The Polka Theatre is a special place in London. Like the Unicorn Theatre, which I’ve recently written about here and here, it only stages shows for kids, from 0 to 13 years old. Unlike the Unicorn, which is funky and modern and new, the Polka Theatre remains unchanged in that cosy, lovely way that takes you right back to your own childhood.
We went to see the Polka Theatre’s Christmas show last weekend: Peter Pan. As soon as we entered the foyer I felt the nostalgia wash over me. The children ran through to sit on rocking horses and look at the costumes and props which were exhibited behind glass panels. They ran outside to climb on the play structure and basically do what kids do. Then we all grabbed ourselves a train carriage and had a snack before the show.
It is like heaven for kids and, with shows meant for the youngest of monkeys, it really is a gem for residents of SW19 and the local area. In fact, travelling from South East London on public transport was much simpler than I’d remembered; I would recommend taking the Northern line from London Bridge to South Wimbledon, from where it’s only 5 minutes’ walk (well, a bit more for the younger ones).
But to the production itself of Peter Pan, which is intended for the 6+ age group*. Artistic director Peter Glanville has set this version of the classic story in the late 1950s, early 1960s. Liz Cooke’s costumes range from Peter Pan in a fringed leather jacket to an evilly funny Captain Hook in a rather dapper striped suit.

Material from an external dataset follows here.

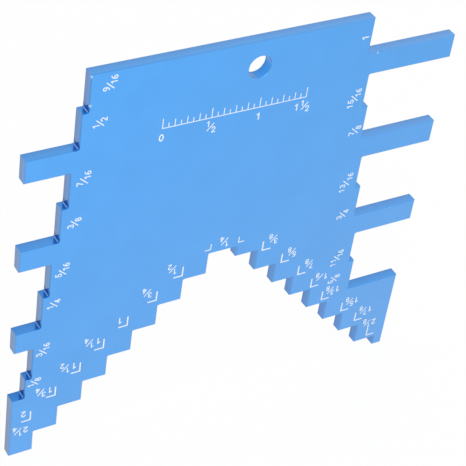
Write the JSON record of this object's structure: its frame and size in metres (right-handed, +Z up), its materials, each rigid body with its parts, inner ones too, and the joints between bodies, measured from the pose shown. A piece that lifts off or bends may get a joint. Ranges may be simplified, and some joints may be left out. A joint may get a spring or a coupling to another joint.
{
  "type": "table saw height gauge",
  "caption": "Flat anodised plate with two feet, a stepped arch that reads the height of a saw blade in eighths of an inch, and stepped notches down both sides.",
  "frame": {"origin": "on the table that the feet stand on, under the middle of the plate, half way through its thickness", "axes": "+Z up from the feet to the hanging hole; +X along the width, to the right of someone who reads the marked face; the marked face looks towards -Y"},
  "size_m": [0.1128, 0.003, 0.1114],
  "materials": {
    "anodised_aluminium": "light blue anodising, satin on both faces, fine milling lines on the cut walls",
    "white_fill": "matte white paint filled into shallow grooves"
  },
  "bodies": {
    "root": {"gauge_plate": "anodised_aluminium", "left_mark_02_eighths": "white_fill", "left_mark_04_eighths": "white_fill", "left_mark_06_eighths": "white_fill", "left_mark_08_eighths": "white_fill", "left_mark_10_eighths": "white_fill", "left_mark_12_eighths": "white_fill", "left_mark_14_eighths": "white_fill", "left_mark_16_eighths": "white_fill", "right_mark_02_eighths": "white_fill", "right_mark_03_eighths": "white_fill", "right_mark_05_eighths": "white_fill", "right_mark_07_eighths": "white_fill", "right_mark_09_eighths": "white_fill", "right_mark_11_eighths": "white_fill", "right_mark_13_eighths": "white_fill", "right_mark_15_eighths": "white_fill", "right_mark_17_eighths": "white_fill"}
  },
  "joints": []
}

In fact Granville and cast explain it better themselves. This clip was filmed during rehearsal:
As well as a courageous, rock ‘n’ roll Peter Pan who refuses to grow old, of course we must have Tinker Bell. Tinker Bell is a puppet, made by award-winning puppet-maker Sue Dacre, who has worked with Jim Henson. One of my favourite moments in the show is when the whole audience (me loudest of all) unreservedly cheers to agree that we all believe in fairies, thereby saving Tinker Bell’s life. The other magical high point is that we witness flying. I enjoyed the suspense of the storyline involving Hook in pursuit of Peter, and the crocodile in the clock gives the little ones a few scares.

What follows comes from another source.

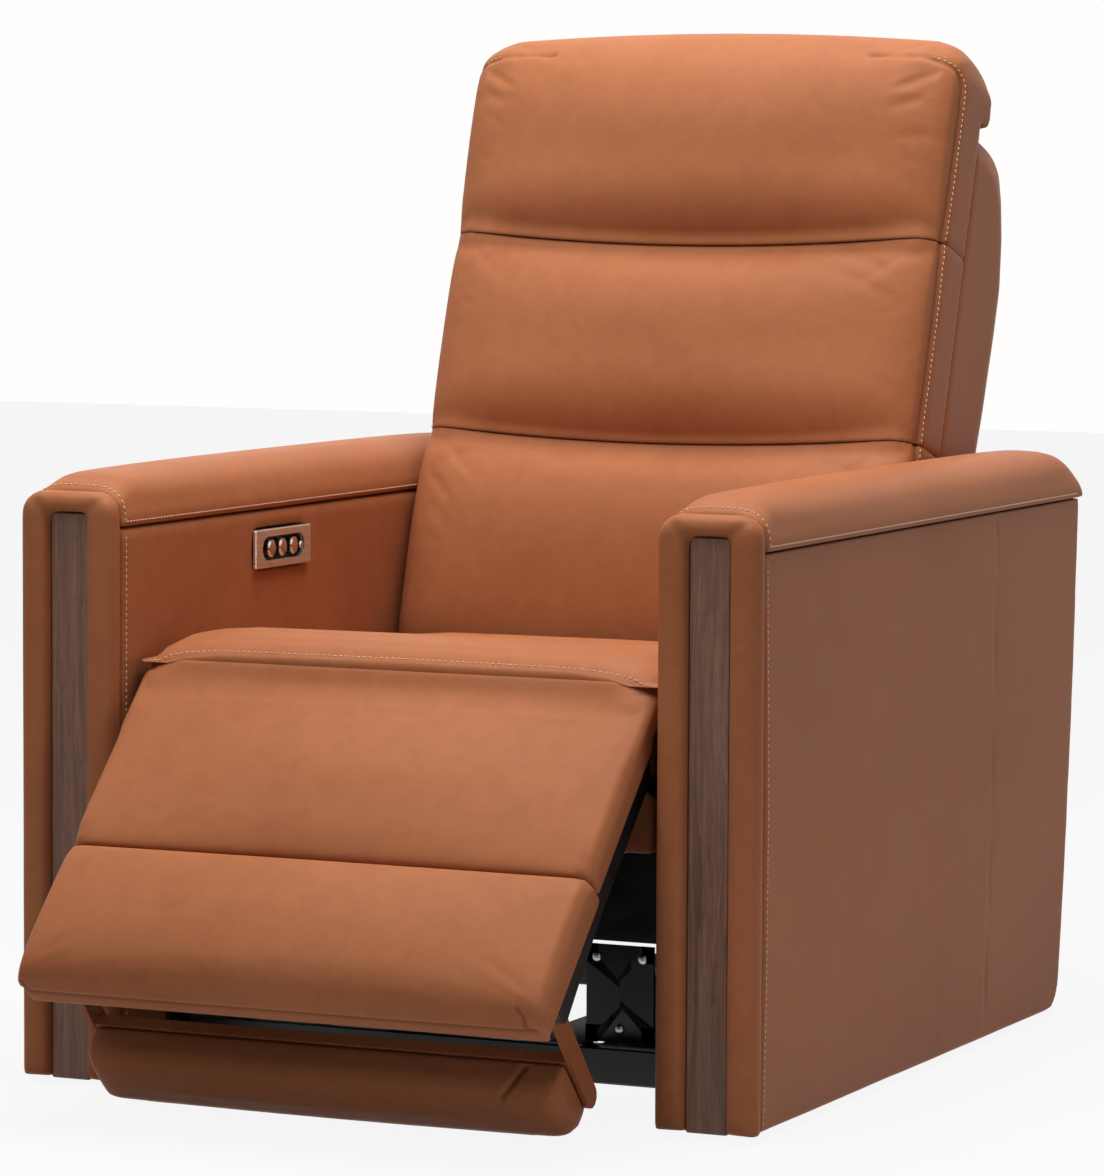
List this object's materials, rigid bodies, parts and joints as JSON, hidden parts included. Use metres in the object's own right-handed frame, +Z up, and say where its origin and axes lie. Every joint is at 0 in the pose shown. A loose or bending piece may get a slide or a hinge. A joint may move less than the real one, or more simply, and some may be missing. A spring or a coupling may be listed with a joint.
{
  "type": "power recliner",
  "caption": "Leather power recliner with wide padded arms, split back cushion, tilting head section and a footrest whose lower flap folds out, shown half open.",
  "frame": {"origin": "on the floor, under the middle of the chair's width and of its length, half open", "axes": "+Z up, the chair faces -Y, and its left arm in the picture is at -X"},
  "size_m": [0.831, 1.273, 1.108],
  "materials": {
    "leather": "smooth caramel semi-aniline, satin",
    "oak": "dark stained, vertical grain, satin",
    "wood": "bare plywood, matt",
    "black_steel": "black powder coat",
    "dark_plastic": "moulded, matt",
    "bronze": "brushed bronze",
    "chrome": "polished"
  },
  "bodies": {
    "chair_frame": {"arm_frame_left": "wood", "arm_outer_panel_left": "leather", "arm_inner_panel_left": "leather", "arm_front_border_left": "leather", "arm_top_pad_left": "leather", "arm_front_inlay_left": "oak", "base_rail_left": "black_steel", "glide_front_left": "dark_plastic", "glide_rear_left": "dark_plastic", "arm_frame_right": "wood", "arm_outer_panel_right": "leather", "arm_inner_panel_right": "leather", "arm_front_border_right": "leather", "arm_top_pad_right": "leather", "arm_front_inlay_right": "oak", "base_rail_right": "black_steel", "glide_front_right": "dark_plastic", "glide_rear_right": "dark_plastic", "base_cross_tube_front": "black_steel", "base_cross_tube_rear": "black_steel", "power_supply": "dark_plastic", "switch_plate": "bronze", "switch_housing": "dark_plastic"},
    "seat": {"seat_side_plate_left": "black_steel", "seat_rail_left": "wood", "seat_spring_left": "black_steel", "seat_side_plate_right": "black_steel", "seat_rail_right": "wood", "seat_spring_right": "black_steel", "seat_front_rail": "leather", "seat_rear_rail": "wood", "seat_cushion": "leather", "lift_motor": "dark_plastic", "recline_drive": "dark_plastic"},
    "lift_crank": {"torque_tube": "black_steel"},
    "lift_links": {"lift_link_left": "black_steel", "lift_link_right": "black_steel"},
    "lift_carriage": {"lift_carriage": "black_steel"},
    "footrest": {"footrest_bracket_left": "black_steel", "footrest_bracket_right": "black_steel", "footrest_upper_pad": "leather", "footrest_lower_pad": "leather", "footrest_board": "wood"},
    "flipper": {"flipper_board": "wood", "flipper_pad": "leather"},
    "back": {"back_post_left": "wood", "back_post_right": "wood", "back_rail": "wood", "back_shell": "leather", "lumbar_cushion": "leather", "middle_cushion": "leather", "head_drive": "dark_plastic"},
    "headrest": {"head_board": "wood", "head_cushion": "leather"},
    "recline_rod": {"recline_rod": "chrome"},
    "head_rod": {"head_rod": "chrome"},
    "button_front": {"button_front": "chrome"},
    "button_middle": {"button_middle": "chrome"},
    "button_rear": {"button_rear": "chrome"},
    "button_small": {"button_small": "chrome"}
  },
  "joints": [
    {"name": "back_recline", "type": "hinge", "parent": "seat", "child": "back", "pos_m": [0, 0.32979, 0.34327], "axis": [-1, 0, 0], "range_deg": [0, 35]},
    {"name": "seat_glide", "type": "slide", "parent": "chair_frame", "child": "seat", "axis": [0, -1, 0], "range_m": [0, 0.1]},
    {"name": "headrest_tilt", "type": "hinge", "parent": "back", "child": "headrest", "pos_m": [0, 0.40751, 0.87372], "axis": [1, 0, 0], "range_deg": [0, 30]},
    {"name": "footrest_lift", "type": "hinge", "parent": "seat", "child": "footrest", "pos_m": [0, -0.356, 0.4236], "axis": [-1, 0, 0], "range_deg": [-45, 45]},
    {"name": "flipper_fold", "type": "hinge", "parent": "footrest", "child": "flipper", "pos_m": [0, -0.55116, 0.14571], "axis": [-1, 0, 0], "range_deg": [-90, 90]},
    {"name": "crank_turn", "type": "hinge", "parent": "seat", "child": "lift_crank", "pos_m": [0, -0.0634, 0.3], "axis": [-1, 0, 0], "range_deg": [-45, 45]},
    {"name": "link_swing", "type": "hinge", "parent": "lift_crank", "child": "lift_links", "pos_m": [0, -0.0634, 0.23], "axis": [-1, 0, 0], "range_deg": [-45, 45]},
    {"name": "carriage_slide", "type": "slide", "parent": "seat", "child": "lift_carriage", "axis": [0, -1, 0], "range_m": [-0.05, 0.05]},
    {"name": "recline_rod_slide", "type": "slide", "parent": "seat", "child": "recline_rod", "axis": [0, -1, 0], "range_m": [0, 0.062]},
    {"name": "head_rod_slide", "type": "slide", "parent": "back", "child": "head_rod", "axis": [0, 0.309, 0.9511], "range_m": [0, 0.072]},
    {"name": "press_front", "type": "slide", "parent": "chair_frame", "child": "button_front", "axis": [-1, 0, 0], "range_m": [0, 0.0015], "stiffness_N_per_m": 500},
    {"name": "press_middle", "type": "slide", "parent": "chair_frame", "child": "button_middle", "axis": [-1, 0, 0], "range_m": [0, 0.0015], "stiffness_N_per_m": 500},
    {"name": "press_rear", "type": "slide", "parent": "chair_frame", "child": "button_rear", "axis": [-1, 0, 0], "range_m": [0, 0.0015], "stiffness_N_per_m": 500},
    {"name": "press_small", "type": "slide", "parent": "chair_frame", "child": "button_small", "axis": [-1, 0, 0], "range_m": [0, 0.0015], "stiffness_N_per_m": 500}
  ],
  "couplings": [
    {"joint": "seat_glide", "follows": "back_recline", "m_per_rad": 0.16},
    {"joint": "recline_rod_slide", "follows": "back_recline", "m_per_rad": 0.098},
    {"joint": "head_rod_slide", "follows": "headrest_tilt", "m_per_rad": 0.135},
    {"joint": "flipper_fold", "follows": "footrest_lift", "ratio": 2},
    {"joint": "crank_turn", "follows": "footrest_lift", "ratio": 1},
    {"joint": "link_swing", "follows": "footrest_lift", "ratio": -1},
    {"joint": "carriage_slide", "follows": "footrest_lift", "m_per_rad": 0.063}
  ]
}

Apart from the thrills of the chase, there is also a more emotional side to the play. In the programme we read that the set and costume designer Liz Cooke empathises strongly with Wendy, veering between the sensible adult responsibilities expected of her, and her sense of adventure and fun. Wendy teaches Peter to dance and they have a touching relationship. We end up with an interesting character in Wendy (played by Krupa Pattani), a role which must have evolved a lot since the characters were first written by J.M. Barrie in the early 1900s. It is telling that the production is set in the 195os, when social changes were afoot for both men and women.
I must add a quick note about the programme. As well as the usual information about the cast and interviews, it has a very handy pirate dictionary in it, and very useful guidelines to make your own pirate hat. It also has a recipe for (guess what) fairy cakes, a very cute page about how to make a fairy den, a word search, and how to make a fairy wand. It’s lovely to come home with a few extra ideas for activities to do with the children.
We had a lovely afternoon at the Polka Theatre. Peter Pan is a great swashbuckling adventure which is suitable for the whole family, and will not lose interest after Christmas until its run ends in February. If you are not sure if you believe in magic, I defy you to go along and not throw your hands up with the rest of the audience to say that yes you do very much believe in fairies.
Peter Pan is on at the Polka Theatre in Wimbledon until 14th February 2015.
*Peter Pan is recommended for 6 year olds + but younger children can go along to the ‘All Ages Welcome’ performances.
Disclosure: We were given free tickets to see Peter Pan for the purpose of this review. All opinions are my own.